Straight polarity when used in the traditional short circuit wire feed range produces a softer crackle, plopping sound from the formation of larger weld droplets. In contrast short circuit with reverse polarity (RP) produces a crisp crackle sound from smaller droplets that transfer in a more rapid manner.

Reverse polarity is used for all MIG welds. With RP the electrons travel from cathode spots on the negative work to the positive anode on the MIG wire tip. The RP electrons impart the majority of the arc energy at the MIG wire tip, melting the wire in a consistent manner.

In contrast with straight polarity the electrons travel from the wire tip to the work, with the majority of the arc energy now in the metal being welded and thanks to the conductivity of the base metal that heat is quickly dispersed. Straight polarity does not provide a stable arc and for most applications the lack of heat at the wire tip can cause insufficient energy in the weld leading to lack of weld fusion especially on parts > 1.5 mm.
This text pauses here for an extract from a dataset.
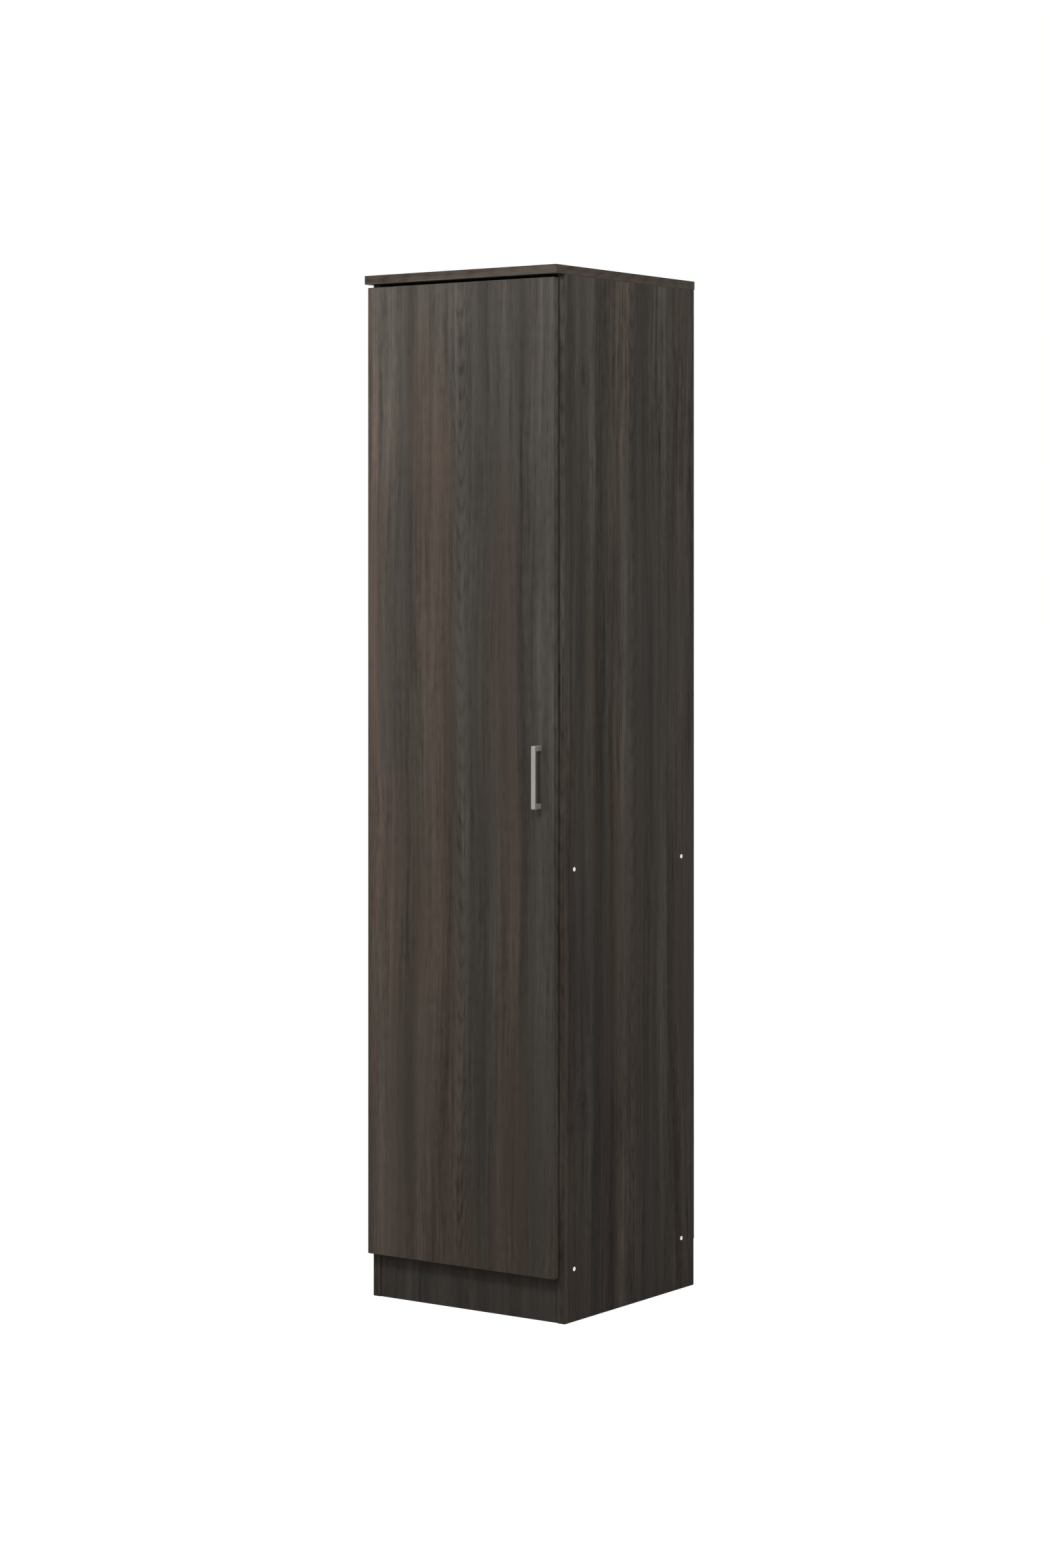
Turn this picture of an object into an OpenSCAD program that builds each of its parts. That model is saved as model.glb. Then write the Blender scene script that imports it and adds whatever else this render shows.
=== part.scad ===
// Narrow one-door wardrobe: laminated boards, full-height overlay door on concealed hinges
/* [Cabinet] */
// Overall height
height = 1750; // [1500:10:2100]
// Overall width
width = 400; // [360:5:600]
// Depth of the side panels, front edge to rear edge
side_depth = 395; // [350:5:560]
// Thickness of every board of the cabinet
board_t = 15; // [15:0.5:18]
// How far the top panel reaches in front of the side panels
top_overhang = 25; // [18:1:34]
// Thickness of the two back sheets
back_t = 3; // [2.5:0.5:4]
// Height of the plinth, floor to bottom panel
plinth_h = 80; // [60:5:120]
// How far the plinth stands back from the side panels' front edges
plinth_setback = 2; // [0:0.5:10]
/* [Interior] */
// Height of the fixed middle shelf's centre
mid_shelf_z = 750; // [640:5:860]
// Height of the back rail under the top panel
back_rail_h = 80; // [60:5:120]
// Distance between the two wall anchor holes in the back rail
anchor_pitch = 200; // [120:10:260]
// Diameter of the wall anchor holes
anchor_d = 6; // [5:0.5:8]
// Drop from the top panel to the hanging rail's centre
rail_drop = 60; // [45:1:90]
// Outer diameter of the hanging rail
rail_d = 25; // [20:0.5:28]
// Wall of the hanging rail's tube
rail_wall = 1.2; // [0.8:0.1:2]
// Height of the lowest shelf pin hole
pin_first_z = 354; // [300:1:380]
// Distance between shelf pin holes
pin_pitch = 32; // [25:1:40]
// Number of holes in each shelf pin row
pin_count = 5; // [3:1:6]
// Hole that carries the adjustable shelf, counted from 0 at the bottom
pin_used = 2; // [0:1:2]
// Diameter of the shelf pins
pin_d = 5; // [4:0.5:6]
// Gap between the adjustable shelf and each side panel
shelf_gap = 1; // [0.5:0.1:2]
// How far the adjustable shelf stands back from the front
shelf_setback = 12; // [5:1:40]
/* [Door] */
// Thickness of the door
door_t = 15; // [15:0.5:19]
// Gap between the door's back and the side panels
door_gap = 2; // [1.6:0.1:3]
// Gap between the door and the top panel
door_top_gap = 5; // [2:0.5:10]
// How far the door reaches down past the plinth's top
door_drop = 4.5; // [0:0.5:10]
// How far the door's hinge edge stands in from the cabinet's side
door_left_reveal = 1; // [0.5:0.1:2]
// Width of the side panel's edge left bare beside the door
door_right_reveal = 11; // [2:0.5:12]
/* [Handle] */
// Distance between the handle's two screws
handle_pitch = 96; // [64:32:160]
// Height of the handle's centre above the floor
handle_z = 903; // [850:1:1100]
// Distance from the door's free edge to the handle's centre line
handle_inset = 29; // [20:1:50]
// Width of the handle's bar
handle_w = 8; // [6:0.5:14]
// Height of each handle leg
handle_leg = 9.5; // [8:0.5:14]
// How far the handle stands out from the door
handle_out = 18; // [17:0.5:30]
// Thickness of the handle's bar, front to back
handle_bar_t = 4; // [3:0.5:8]
/* [Hinges] */
// Distance from each door end to its hinge
hinge_end = 100; // [80:5:160]
// Height of the middle hinge above the middle shelf
hinge_mid_up = 152; // [80:1:200]
// Diameter of the hinge cup
cup_d = 35; // [35:0.5:36]
// Depth of the hinge cup in the door
cup_depth = 12; // [11.5:0.1:12.5]
// Wood left between the hinge cup and the door's edge
cup_edge = 4; // [3.5:0.1:4.5]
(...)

I asked the supervisor why the whole plant was using straight polarity instead of reverse. He told me that after "playing around" with the MIG equipment, the change to straight polarity reduced the weld burn through on the exhaust weld joints which had gaps.

The exhausts manufactured at this plant were so poorly built that weld gaps ranging from 3 to 6 mm were common. I politely informed the supervisor, yes I am always polite when the person I am having a welding discussion is taller and weighs 150 pounds more than I do, that the SP weld that lacks weld energy does reduce weld burn through with gaps. However when SP is used on the parts that don't have gaps, especially the thicker flange to tube welds, the resulting welds will have insufficient weld fusion.

I also pointed out to the supervisor that if the primary issue for this plant was the excessive weld gaps, perhaps it would it logical for the plant engineers and managers who were too busy to see me, to address the gap issues. Of course I also informed him that he should also switch back to RP and use the MIG equipment the way the power source equipment designers intended it. I then offered to show him what a real weld would look like.

The weld supervisor with a glazed look in his eyes, muttered something about for the last 15 years, this is the way we have done always done it , he turned his back on me and stomped away.

I was relieved in a way because I thought he was going to ask me to wrestle him. I went back to the Airport had a plate of grits and took the next flight out. The following day I went back to the owner in his ivory tower and reported on his plant's weld issues. He was shocked, however as far as I know nothing was done because the owner was not into wresting and did not have the will to address either the supervisor or apathetic managers and engineers about the weld gap issues.

To this day, every time I see an exhaust especially one in which the flange has broke off in the weld area, I have to smile at my recollection of the only plant in America or perhaps the only plant in the world that uses MIG with straight straight polarity for all it's production parts. Only in America!